About 130 theologically conservative Presbyterian pastors and elders gathered yesterday in Peters to call for the grass-roots reformation of the 2.5 million-member Presbyterian Church (USA), whose national leadership they believe has failed to proclaim that Christ is the sole savior of humanity.
Local and national leaders of the group said they did not want a schism but wanted congregations and presbyteries to proclaim the historic Christian faith no matter what happened at church headquarters.
"Any church that leaves the denomination, or acts unilaterally, weakens the rest of us," said the Rev. Douglas Pratt, a leader of the group, pastor of Memorial Park Presbyterian Church in McCandless and the immediate past president of the council of Pittsburgh Presbytery.
"We are obviously concerned about events and trends in our denomination. ... But we are not angry, and we have not gathered here to gripe or complain or vent frustration to one another."
The network has no name or formal structure, although it has met for two years. Yesterday's meeting at Center Presbyterian Church drew pastors from some of the largest churches in the Pittsburgh Presbytery and participants from eight presbyteries in Western Pennsylvania.
The Rev. Richard Wolling, pastor of Beverly Heights Presbyterian Church in Mt. Lebanon gave a brief presentation on a proposal to have Pittsburgh Presbytery declare that it will not allow same-sex blessing ceremonies. However, some speakers and most workshops focused on spiritual renewal and pastoral care rather than church politics.
About 35 people attended a reform strategies workshop by the Rev. Robert Davis of San Marcos, Calif., executive director of the Presbyterian Forum. He spoke extensively on what is now called the Confessing Church Movement. It began in March in Beaver-Butler Presbytery after Summit Presbyterian Church in Jefferson, Butler County, persuaded the presbytery to adopt a confession in faith in Christ as savior, in the authority of scripture and in the teaching that sex is only appropriate within heterosexual marriage.

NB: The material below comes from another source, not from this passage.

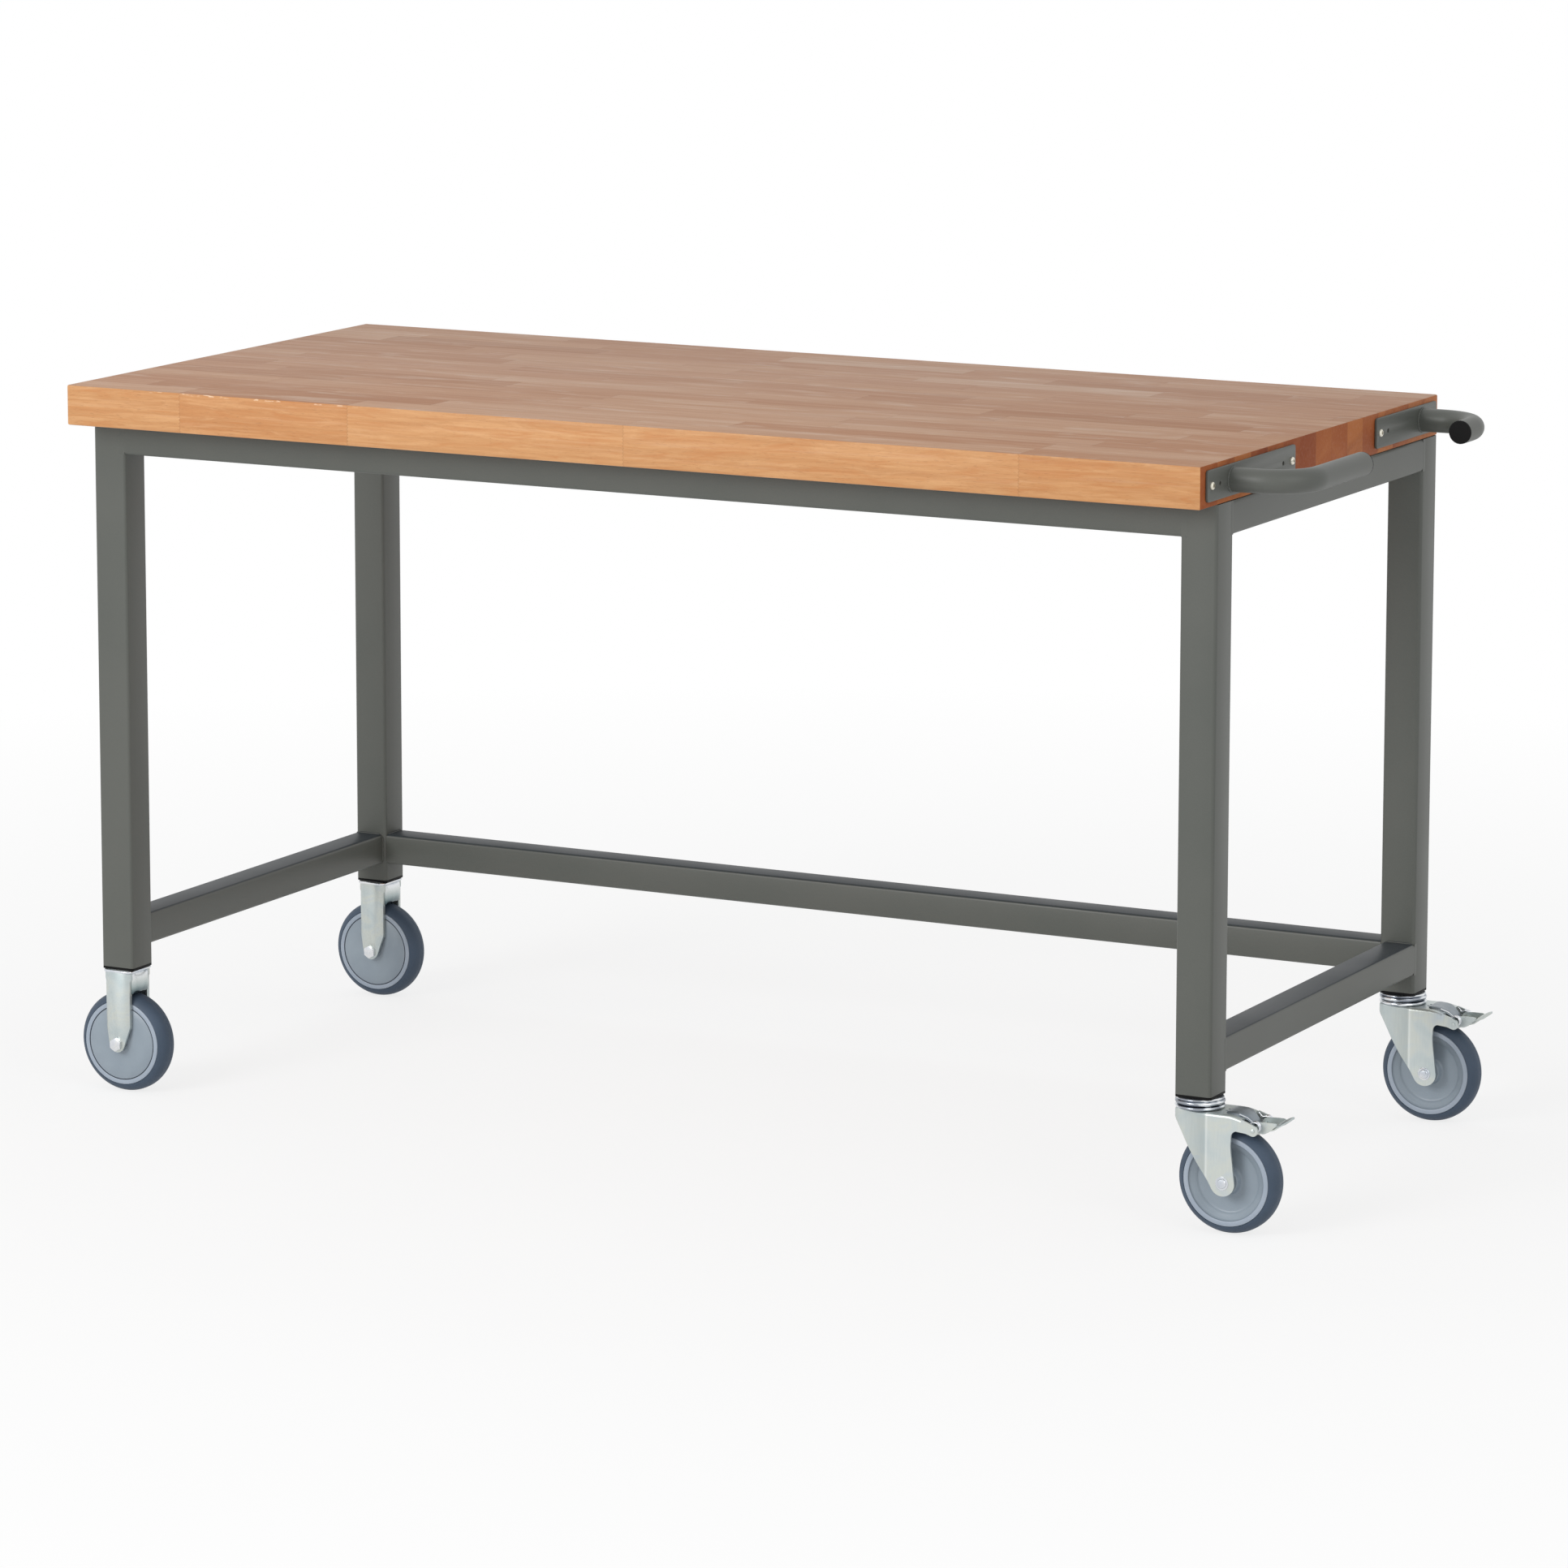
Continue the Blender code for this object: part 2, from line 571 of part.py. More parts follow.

The Rev. Paul Roberts, pastor of Summit, said he gets calls daily from congregations around the country asking how to do what his church did. Word of the action was spread via the Web site and newspaper of the Presbyterian Lay Committee, a conservative activist group. To date, 49 churches have joined the movement and 66 are in the process, representing a total of 80,000 Presbyterians.
The name Confessing Church Movement is controversial because it was used by an underground Protestant church in Nazi Germany that refused to accept Hitler's demand for a "German Christian" church that would remove all references to Jews and Judaism from the faith. In an interview, Davis said he was not suggesting that theologically liberal Presbyterians were equivalent to Nazis.
"This is about articulating what we believe in an environment that is hostile to the confession of faith," he said.
Although the movement began soon after the nation's presbyteries rejected a proposed ban on same-sex blessing ceremonies, both Davis and Roberts insisted that sexuality issues are not the driving force of the Confessing Church Movement. They said they were far more disturbed that top denominational officials had refused to discipline staff members who organized a peacemaking conference last year at which a speaker said that Christ was only one of many paths to salvation.
"I don't think the denomination will split over sexuality. It will split over what we say about the person and work of Jesus Christ," Davis said.
He accused the General Assembly Council, which governs the denomination between its annual General Assemblies, of trying to turn the church into a university in which all claims of the faith were up for debate.
"There is a grave disconnect between what happens in the congregation and what happens in the institution," Davis said.
When he asked how many of those in his workshop felt alienated from the programs and policies of the national church, every hand went up. When he asked how many found the literature and educational materials of the denomination helpful in their ministry and mission, no hands went up.
In the past, conservative Presbyterians have made the mistake of trying to change the denomination by changing the top leadership, which led to schisms, he said. The Confessing Movement seeks to reform the denomination through action on the grassroots level.
The group meeting in Peters "is not concerned about taking over the denomination. They are concerned about being the church here, in this place," he said.